Spadaccini was initially released on $15,000 bail, but upon hearing of the arrest on Tuesday, a 13 year old boy also came forward to police, alleging Spadiccini had had sexual conduct with him on at least 3 occasions at locations including the same Holiday Inn.

Spadiccini was subsequently re-arrested and is currently being held on $2 million bail. The District Attorney’s office said he would have to post 10% of that amount in order to be released. His charges include two counts of endangering the welfare of a child, corruption of minors, luring a child and possession of narcotics, among others.

A statement from the Philadelphia Archdiocese, on behalf of Neumann Goretti , said the coach is now on administrative leave pending the investigation, which means he is ‘relieved of all duties within the Archdiocese of Philadelphia’. He has also been suspended from his job as a crier in the Common Pleas Court, pending an internal review.

Spadiccini, a Neumann Goretti alumnus himself, had been a baseball coach at the school since 2006. The school said that all required background checks were done before employing him. Indeed John Murawski, president of Neumann-Goretti, told the Philadelphia Inquirer the school had not received a single complaint about Spadaccini over the years. “Coach Lou was an admired coach and an outstanding member of our community and the Neumann-Goretti family,” he told ABC News Philadelphia, “we’re really sad and shocked.”

Earlier in the year, Spadaccini had been named the Catholic League Coach of the year after taking Neumann Goretti to its first Catholic League Championship in 49 years.

Child abuse in the Catholic Church has been an issue in Philadelphia several times this year already. In February, the Philadelphia District Attorney charged 3 Catholic priests and a Catholic school teacher with raping and assaulting 2 boys over the course of several years. In April, the athletic director for Archbishop Carroll High School – which is also in the Philadelphia area, was arrested and charged with seeking sexual favors from an underage boy in return for athletic equipment.

Earlier this year a second grand jury accused the Philadelphia archdiocese of failing to stop sexual abuse against children, 5 years after a first Grand Jury reported as many as 37 Philadelphia area priests were credibly accused of sexual offenses against minors.

But Terence McKiernan, President of BishopAccountability.org, told ABC News that while a great deal of attention has been focused on Philadelphia recently, that the situation there is typical rather than unusual.

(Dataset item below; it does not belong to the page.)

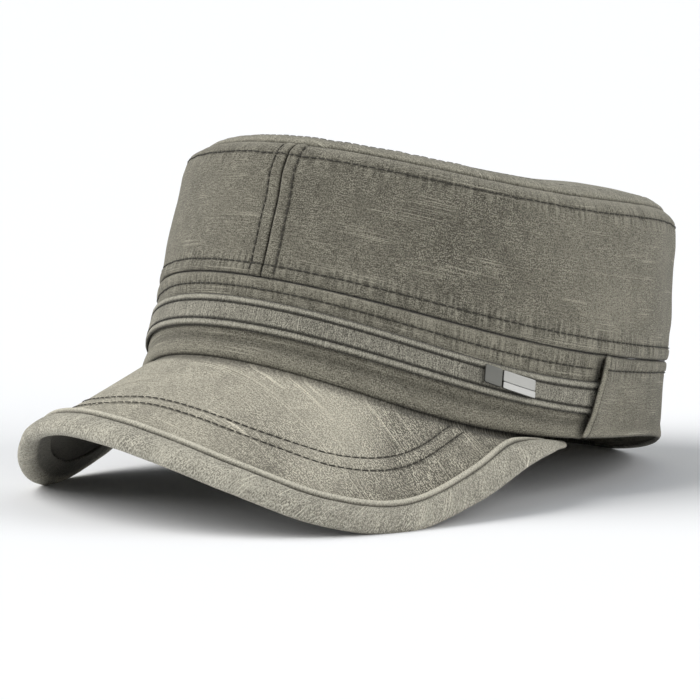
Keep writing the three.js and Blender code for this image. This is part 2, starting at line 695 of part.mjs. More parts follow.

McKiernan also said he believes, unfortunately, when it comes to the Catholic Diocese, background checks aren’t always what they might be. ‘It could be the first time he’s worked in a Catholic school, and he could never have offended before’, he says of Spadinicci, ‘but there are certainly priests and lay people who would have come under the attention of authorities but for the Catholic Church’s very well established practice of hiding these stories.’